Start of EXERCISE DATA

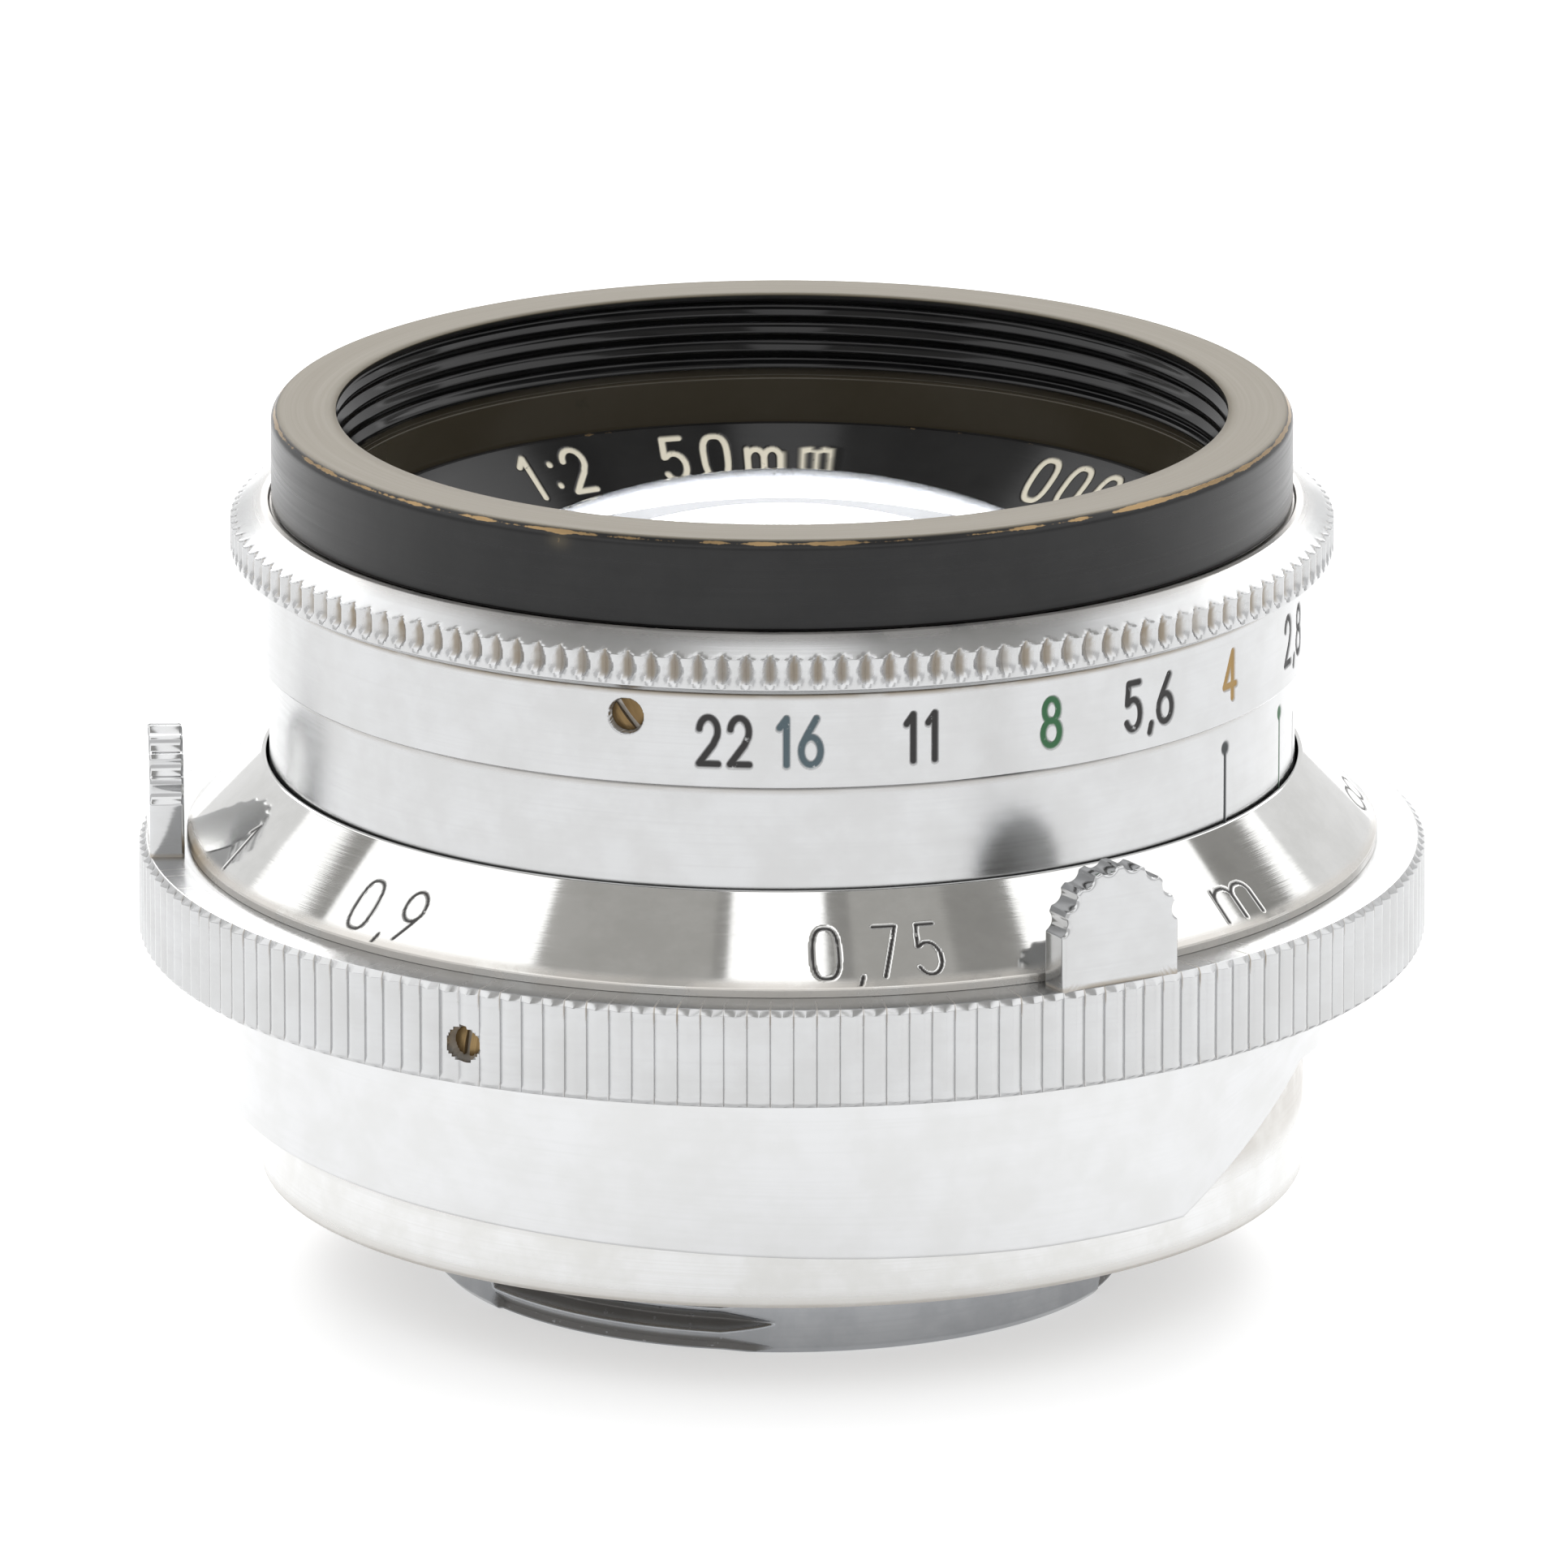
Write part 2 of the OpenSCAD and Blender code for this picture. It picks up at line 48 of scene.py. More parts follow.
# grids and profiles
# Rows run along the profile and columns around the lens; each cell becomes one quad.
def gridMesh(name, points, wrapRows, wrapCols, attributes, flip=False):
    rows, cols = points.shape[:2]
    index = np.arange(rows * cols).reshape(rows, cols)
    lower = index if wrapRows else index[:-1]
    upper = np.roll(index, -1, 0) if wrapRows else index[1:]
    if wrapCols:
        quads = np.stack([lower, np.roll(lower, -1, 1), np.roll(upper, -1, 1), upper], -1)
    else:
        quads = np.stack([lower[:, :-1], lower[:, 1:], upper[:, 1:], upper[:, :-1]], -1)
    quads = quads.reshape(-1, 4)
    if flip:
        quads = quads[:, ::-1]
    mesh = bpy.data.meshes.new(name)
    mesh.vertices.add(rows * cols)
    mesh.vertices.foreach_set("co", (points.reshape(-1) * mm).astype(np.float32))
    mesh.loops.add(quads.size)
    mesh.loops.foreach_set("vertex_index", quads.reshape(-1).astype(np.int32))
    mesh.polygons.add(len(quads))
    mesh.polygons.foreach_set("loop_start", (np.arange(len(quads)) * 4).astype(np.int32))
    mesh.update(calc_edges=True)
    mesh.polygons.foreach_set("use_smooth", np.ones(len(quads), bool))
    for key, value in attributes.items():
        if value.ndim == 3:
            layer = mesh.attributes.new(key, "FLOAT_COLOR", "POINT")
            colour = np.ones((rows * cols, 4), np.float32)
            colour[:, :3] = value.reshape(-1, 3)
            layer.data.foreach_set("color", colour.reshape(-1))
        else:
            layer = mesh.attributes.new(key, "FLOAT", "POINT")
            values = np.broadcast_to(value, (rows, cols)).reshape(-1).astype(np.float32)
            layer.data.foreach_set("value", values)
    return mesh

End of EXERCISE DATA
Start of EXERCISE DATA

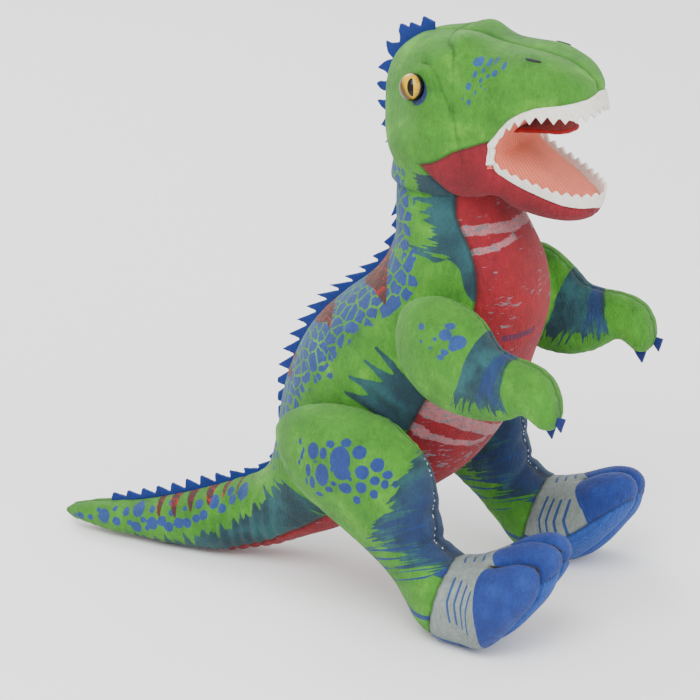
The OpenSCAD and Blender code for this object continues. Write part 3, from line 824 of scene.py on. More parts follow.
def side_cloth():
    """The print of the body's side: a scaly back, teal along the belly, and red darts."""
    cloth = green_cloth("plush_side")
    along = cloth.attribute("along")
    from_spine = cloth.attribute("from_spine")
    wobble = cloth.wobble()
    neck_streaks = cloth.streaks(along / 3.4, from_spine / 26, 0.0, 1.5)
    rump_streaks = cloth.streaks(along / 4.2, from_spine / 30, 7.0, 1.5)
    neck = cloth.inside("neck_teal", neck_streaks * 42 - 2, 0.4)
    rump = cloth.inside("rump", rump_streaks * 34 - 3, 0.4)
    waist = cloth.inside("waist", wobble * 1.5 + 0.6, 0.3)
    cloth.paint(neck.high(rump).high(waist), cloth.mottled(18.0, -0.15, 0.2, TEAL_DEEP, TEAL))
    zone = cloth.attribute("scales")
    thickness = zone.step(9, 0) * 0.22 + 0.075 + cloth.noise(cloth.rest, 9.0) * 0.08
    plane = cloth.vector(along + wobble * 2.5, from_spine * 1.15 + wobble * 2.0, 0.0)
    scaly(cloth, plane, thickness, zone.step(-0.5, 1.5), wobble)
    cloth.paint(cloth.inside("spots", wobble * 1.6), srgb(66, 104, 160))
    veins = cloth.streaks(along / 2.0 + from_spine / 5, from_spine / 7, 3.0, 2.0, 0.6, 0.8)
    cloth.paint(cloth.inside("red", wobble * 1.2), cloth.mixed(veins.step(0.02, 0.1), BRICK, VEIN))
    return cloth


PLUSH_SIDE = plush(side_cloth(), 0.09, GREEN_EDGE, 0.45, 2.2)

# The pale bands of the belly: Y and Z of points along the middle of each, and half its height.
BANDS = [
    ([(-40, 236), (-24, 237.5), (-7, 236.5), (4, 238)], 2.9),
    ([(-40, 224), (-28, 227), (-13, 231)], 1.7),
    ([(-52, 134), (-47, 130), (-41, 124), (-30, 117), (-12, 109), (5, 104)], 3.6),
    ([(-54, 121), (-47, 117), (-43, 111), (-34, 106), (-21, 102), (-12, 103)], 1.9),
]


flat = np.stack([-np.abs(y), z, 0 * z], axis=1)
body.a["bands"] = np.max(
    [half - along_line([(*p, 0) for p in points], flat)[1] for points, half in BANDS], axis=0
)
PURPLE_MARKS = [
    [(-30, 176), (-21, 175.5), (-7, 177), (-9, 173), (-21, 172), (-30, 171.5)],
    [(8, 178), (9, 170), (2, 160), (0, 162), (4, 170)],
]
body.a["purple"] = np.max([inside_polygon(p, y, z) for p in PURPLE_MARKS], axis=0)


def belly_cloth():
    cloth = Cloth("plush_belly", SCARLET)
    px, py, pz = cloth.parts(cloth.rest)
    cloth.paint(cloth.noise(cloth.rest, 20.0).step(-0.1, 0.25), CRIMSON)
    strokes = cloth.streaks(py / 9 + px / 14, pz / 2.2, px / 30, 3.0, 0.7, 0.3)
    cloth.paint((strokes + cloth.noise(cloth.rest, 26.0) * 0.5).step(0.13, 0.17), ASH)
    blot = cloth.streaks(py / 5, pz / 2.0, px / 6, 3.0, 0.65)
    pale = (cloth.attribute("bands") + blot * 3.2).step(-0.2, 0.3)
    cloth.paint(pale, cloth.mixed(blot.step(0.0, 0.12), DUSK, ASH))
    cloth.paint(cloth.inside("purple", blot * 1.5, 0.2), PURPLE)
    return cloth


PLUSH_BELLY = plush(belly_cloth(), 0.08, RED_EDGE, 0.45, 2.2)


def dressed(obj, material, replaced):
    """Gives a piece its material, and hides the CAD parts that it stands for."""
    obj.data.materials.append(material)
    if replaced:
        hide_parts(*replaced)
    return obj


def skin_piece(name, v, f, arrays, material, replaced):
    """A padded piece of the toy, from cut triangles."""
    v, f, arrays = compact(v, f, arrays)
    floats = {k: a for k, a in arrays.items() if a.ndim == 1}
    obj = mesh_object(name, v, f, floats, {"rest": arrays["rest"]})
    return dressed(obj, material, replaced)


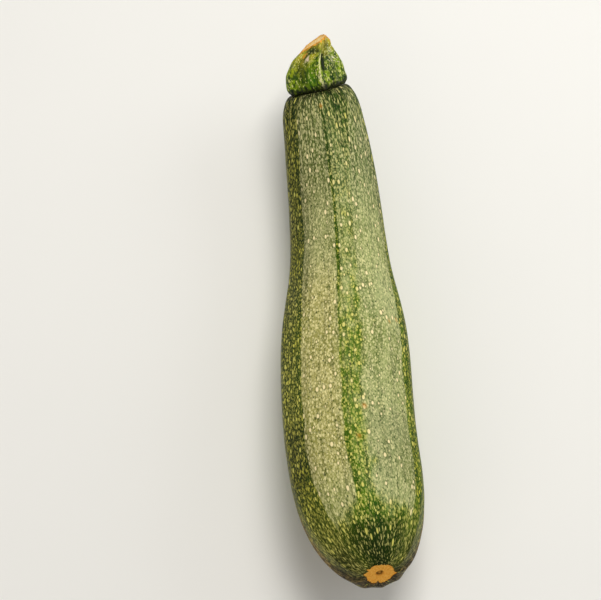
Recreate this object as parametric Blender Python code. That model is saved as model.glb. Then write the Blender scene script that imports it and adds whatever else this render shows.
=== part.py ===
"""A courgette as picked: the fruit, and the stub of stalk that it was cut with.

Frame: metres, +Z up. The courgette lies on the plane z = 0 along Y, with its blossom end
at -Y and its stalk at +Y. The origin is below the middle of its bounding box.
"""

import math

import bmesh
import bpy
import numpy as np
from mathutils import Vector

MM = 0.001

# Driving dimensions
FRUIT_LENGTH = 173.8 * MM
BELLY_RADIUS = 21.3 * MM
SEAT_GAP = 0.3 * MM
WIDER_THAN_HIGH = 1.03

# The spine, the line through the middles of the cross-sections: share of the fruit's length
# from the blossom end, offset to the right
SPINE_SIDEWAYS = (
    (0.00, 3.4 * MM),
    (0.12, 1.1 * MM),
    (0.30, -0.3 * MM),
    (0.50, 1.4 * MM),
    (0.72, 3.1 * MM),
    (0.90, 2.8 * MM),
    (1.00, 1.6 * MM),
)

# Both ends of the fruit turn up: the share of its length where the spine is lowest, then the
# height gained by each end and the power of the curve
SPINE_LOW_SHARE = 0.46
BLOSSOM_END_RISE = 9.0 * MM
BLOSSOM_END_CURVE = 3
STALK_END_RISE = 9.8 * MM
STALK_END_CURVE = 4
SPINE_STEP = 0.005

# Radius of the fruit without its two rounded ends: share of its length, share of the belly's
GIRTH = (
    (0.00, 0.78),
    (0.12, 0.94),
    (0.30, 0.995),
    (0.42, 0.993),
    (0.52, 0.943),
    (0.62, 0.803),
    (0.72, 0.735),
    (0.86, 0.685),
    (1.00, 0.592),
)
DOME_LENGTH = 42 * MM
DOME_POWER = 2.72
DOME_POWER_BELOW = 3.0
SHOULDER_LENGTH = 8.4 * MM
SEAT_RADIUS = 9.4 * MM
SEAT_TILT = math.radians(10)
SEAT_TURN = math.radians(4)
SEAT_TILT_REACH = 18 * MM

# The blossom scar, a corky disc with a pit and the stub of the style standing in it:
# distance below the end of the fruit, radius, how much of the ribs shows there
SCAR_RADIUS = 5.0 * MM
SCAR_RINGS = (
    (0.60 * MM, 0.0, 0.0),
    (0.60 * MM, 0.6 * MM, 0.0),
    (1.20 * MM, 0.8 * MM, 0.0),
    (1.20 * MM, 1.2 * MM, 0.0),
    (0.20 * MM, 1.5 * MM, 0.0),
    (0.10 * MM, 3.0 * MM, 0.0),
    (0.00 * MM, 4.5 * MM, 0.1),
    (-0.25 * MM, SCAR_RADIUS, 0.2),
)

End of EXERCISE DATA

▸ **STATED PROBLEM**
Give again only the lines that run from the line with "Recreate this object" to the line with "import math". Include both of those lines exactly as written.

▸ **ANSWER FOR THE TASK**
Recreate this object as parametric Blender Python code. That model is saved as model.glb. Then write the Blender scene script that imports it and adds whatever else this render shows.
=== part.py ===
"""A courgette as picked: the fruit, and the stub of stalk that it was cut with.

Frame: metres, +Z up. The courgette lies on the plane z = 0 along Y, with its blossom end
at -Y and its stalk at +Y. The origin is below the middle of its bounding box.
"""

import math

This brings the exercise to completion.